Having done two previous columns about the so-called "super Moon" coming Dec 3, you probably know all you need to know about them. But just to get all my gentle readers on the same page, here is a quick recap. The Moon's orbital path is an ellipse and so it comes closer to Earth at one point called perigee and farthest at apogee. The phases are not synchronized to perigee or apogee and we get all phases appearing at each point but if full Moon and perigee coincide, astronomers call it a "perigean full Moon". Forty years ago an astrologer called it a "super Moon" and the name caught on. No one pays much attention to the apogean full Moon -"mini Moons" get no respect. Other phases come at perigee too, but no one but amateur astronomers seem to care, it seems, and I have a story to tell about that.

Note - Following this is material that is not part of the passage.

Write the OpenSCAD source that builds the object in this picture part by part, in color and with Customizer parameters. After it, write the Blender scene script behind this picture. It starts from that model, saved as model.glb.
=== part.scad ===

At perigee, the Moon is a bit larger in size but not noticeably "super-sized" and I suspect that it looks bigger because people are experiencing the "Moon Illusion", an optical illusion that makes all objects near the horizon look larger to our eye. It is a eye-brain thing actually, not totally understood, and there are half-a-dozen books of theories about what is going on. Google "Moon Illusion" for some interesting reading, including how to defeat the illusion (turn around, bend over and look at the full Moon through your legs. I have tried it, it works).

You should be ready for the hype to come because the next full Moon (Dec 3) is close to perigee so it will be a media "super Moon". To top it off, using the loose definition of the term, it will be the first of three consecutive super Moons! A strict definition allows for only one super Moon during each 13-month cycle, but for no reason I know of, it is felt that super Moons should be yearly events. In fact, the perigean full Moon of Jan 1, 2018 (not Dec 3, 2017) is the closest (and most super) since the last one thirteen months ago, on Nov 14, 2016.The next three full Moons all fall within the loose definition (90% of the perigee distance) so we get three in a row.

In addition, someone is bound to notice that in January, there are two full Moons in the same month, an example of what is commonly called a "blue moon" month. Media-wise, this will be another field day of "loosey-goosey" information to pass on (the exception being the paper you are reading, of course). Like "super Moon", "blue Moon" is also defined in several different ways, but I will spare you the details, that is a job for Google.

My perigean Moon story happened many years ago, when I took a pair of photos showing Moons not at full phase but at quarter phases. The idea was to be able to compare the sizes of the Moon at perigee and apogee on one 35 mm slide, but my problem was that with my equipment, full Moons were too big to fit side by side on one slide. So I opted for "'half moons" and in the days BP (Before Photoshop) I cut and mounted the separate images onto one cardboard slide frame. It eventually took two years to get the appropriate quarter phases to correspond to apogee and perigee, longer than it should have, but local weather often interfered. A computer scan of the original slide is shown here. The left side shows the last quarter Moon at perigee and the right half shows the first quarter Moon at apogee. The size difference is readily seen.

In conclusion, there is nothing special about getting a full Moon at perigee because that point can correspond to any phase. Furthermore, there is nothing special about getting a second full moon in a month, since with 13 orbits by the Moon around the Earth in a year, there has to be some month which has two full Moons, or two first quarters, or two new moons or whatever phase you want. It just depends on how the cycles mesh up.

So can we please stop talking about "super Moons" and "blue Moons"? They are nothing special. I promise this is the last that you will hear from me about that subject.

Hold the presses! I just checked my calendar of astronomical events for 2018 and discovered that there is a lunar eclipse happening on the full Moon night, Jan 31! I can just see the reports about the "incredible, once-in-a-lifetime eclipsing, blue, super, Moon". Here we go again!